Showing real-life screenshots of your product and adding direct links to either specific features or the product setup in case studies is an often overlooked way to help your existing customers be more successful with your product.

Your case studies and success stories are most likely to highlight your power users and most successful customers, so they are a great way to inspire your existing customers to do more with your product — but only if you can give them the tools to emulate that success.

5. Emails from Stripo

Email marketing is another way your marketing team can support customer success. Your marketing team sends emails to nurture prospects, but do you carry on nurturing customers once they sign up for your product? A drip email campaign can be a great way to keep users engaged with your product.

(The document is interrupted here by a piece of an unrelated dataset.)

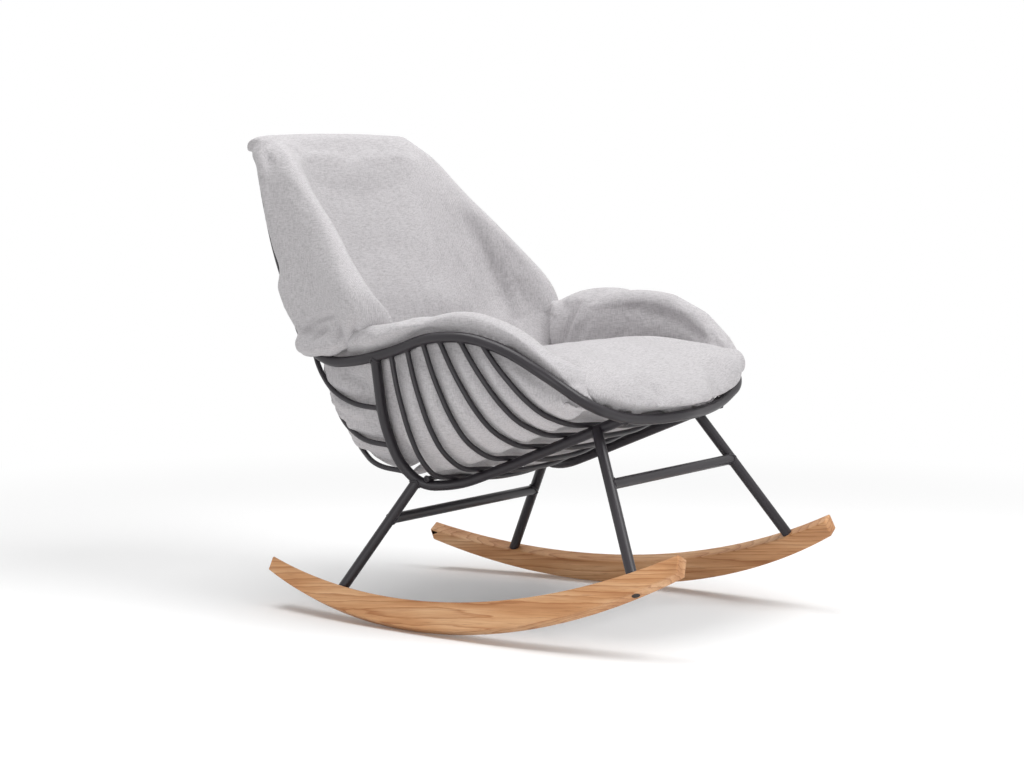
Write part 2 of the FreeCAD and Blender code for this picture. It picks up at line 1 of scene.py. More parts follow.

This Valentine’s Day email from email design builder Stripo is a great example:

Source: Really Good Emails

Stripo knew that many of their customers would send email campaigns around Valentine’s Day, so they proactively messaged their customers to help them have extra success using Stripo’s product.

As well as linking to a blog post to give them ideas for their Valentine’s campaign, Stripo includes links to specific email templates customers can use to build their emails, directly showing how their product can help customers with specific messaging.

You don’t need a dedicated customer success marketing team to make a difference

It’s important to continue marketing to your existing customers in order to keep them engaged with your product and help them be more successful when using it. Additionally, helping your customers achieve their goals when using your product is an important source of revenue.

If you’re not already creating content to market to existing customers, you’re missing out. Whether it’s adopting a product-led approach to content marketing or creating a dedicated email campaign for existing customers, there are plenty of ways to adapt your marketing strategies to also cater to your existing customers.